Auf zwei Zeitebenen, Vergangenheit ab 1918 und ...

Imposant und mitreißend kommt dieses Buch daher, mehr als ein Roman. Es handelt sich eher um ein Geflecht, das komplex ineinander greifend erzählt wird.

Auf zwei Zeitebenen, Vergangenheit ab 1918 und Gegenwart ab 1992, erzählt Elisabeth Sandmann die Geschichte einer Freundschaft zwischen zwei Frauen, Ilsa und Ella. Beide sind unauflöslich, nah und phasenweise schmerzhaft miteinander verbunden. In einer gehaltvollen Story erzählt und in einem vielschichtigen Familiengeflecht eingebettet, gelingt der Autorin eine Familienevolution zu schreiben, in der Schweigen über die eigene Familiengeschichte zum Kern des Problems wird. Geheimnisse werden wohl gehütet, Schuld hin und her geschoben, Lösungen durch Unterschlagen zu erzwingen versucht. „Der Regen kehrt nicht mehr nach oben zurück“, wird über die Vergangenheit gesprochen. Ans Licht gelangt und in die Gegenwart gebracht wird die Story durch Ilsas Enkelin Gwen und deren Recherchen in alten Aufzeichnungen, Gesprächen im Hier und Jetzt sowie einer Reise nach Polen. „Gwen war in eine Familiensaga geraten, und ihr schien es, als käme ihr als zentraler Figur nun die Schlüsselrolle zu, über Verlauf und Ende dieses vor langer Zeit begonnenen Romans zu bestimmen. Sie war es, die die nächsten Kapitel schreiben würde.“

Auch wenn Bösewichte hier schwarz oder weiß gemalt werden, damit die emotionale Betroffenheit beim Leser / bei der Leserin gnadenlos erzeugt wird, ist das Buch kein einfaches. Anspruch besteht in dem Familienkonstrukt, das durch eine Teilauflistung der handelnden Personen auf dem Lesezeichen zu verstehen erleichtert werden soll.
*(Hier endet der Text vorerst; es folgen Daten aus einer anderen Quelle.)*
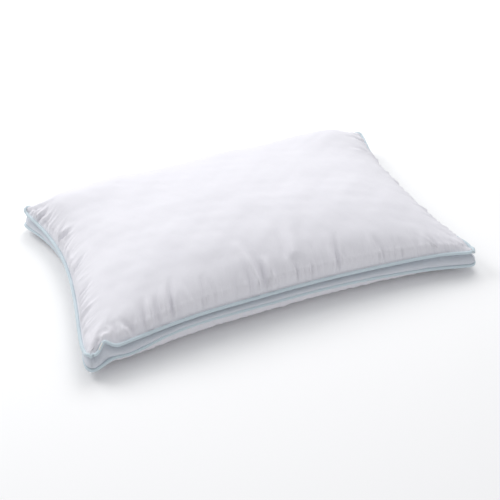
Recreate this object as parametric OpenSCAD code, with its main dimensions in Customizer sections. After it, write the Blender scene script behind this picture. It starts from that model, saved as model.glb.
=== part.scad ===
// Bed pillow with a side gusset and two rows of piping, lying plumped on a flat surface.
// The origin is on the surface below the middle. +X runs along the pillow and +Z is up.
// The long side at -Y is the front. Every seam is made of three layers whose edges turn
// inward: a panel, the tape of the piping and the gusset.

/* [Overall] */
// Length between the corner points of the seams, before they are rounded
length = 736; // [400:1:1000]
// Width between the corner points of the seams, before they are rounded
width = 444; // [300:1:650]
// Height of the plumped pillow at its middle
height = 138; // [110:1:220]

/* [Outline] */
// How far each long side pulls in at its middle
long_pull = 21; // [0:1:40]
// How far each short side pulls in at its middle
short_pull = 27; // [0:1:50]
// Sharpness of the corners, higher is sharper
corner_sharpness = 17; // [12:1:18]

/* [Shell fabric] */
// Thickness of the downproof cotton
fabric_t = 0.6; // [0.4:0.1:1.2]
// Width of the edges that turn inward at every seam
seam_allowance = 9; // [5:0.5:10]

/* [Gusset] */
// Height of the side band, from seam to seam, as it is cut
gusset_h = 30; // [22:1:50]
// Distance between the two seams at the middle of a long side
long_gap = 19; // [12:0.5:24]
// Distance between the two seams at the middle of a short side
short_gap = 16.5; // [12:0.5:24]
// Distance between two gusset strips where they meet at a corner
corner_gap = 0.4; // [0.2:0.1:1]

/* [Piping] */
// Diameter of the filler cord
piping_cord_d = 5.6; // [3:0.1:7]
// Thickness of the tape that is folded round the cord
tape_t = 0.5; // [0.3:0.1:1]
// Distance between the two ends of the piping, at the middle of the back
piping_end_gap = 1; // [0.5:0.1:3]

/* [Underside] */
// Height of the lower seam at the corners
corner_lift = 17; // [12:1:40]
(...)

Das gelingt nur zum Teil, ein echtes Personenregister hätte wahrlich geholfen. Der Schreibstil wiederum nimmt mit, ist flüssig, phasenweise etwas langatmig.

Dieses Buch ist für alle Freunde von Beziehungskisten, Familiengeschichten und historischen Romanen geeignet. Für diese spreche ich eine Leseempfehlung aus.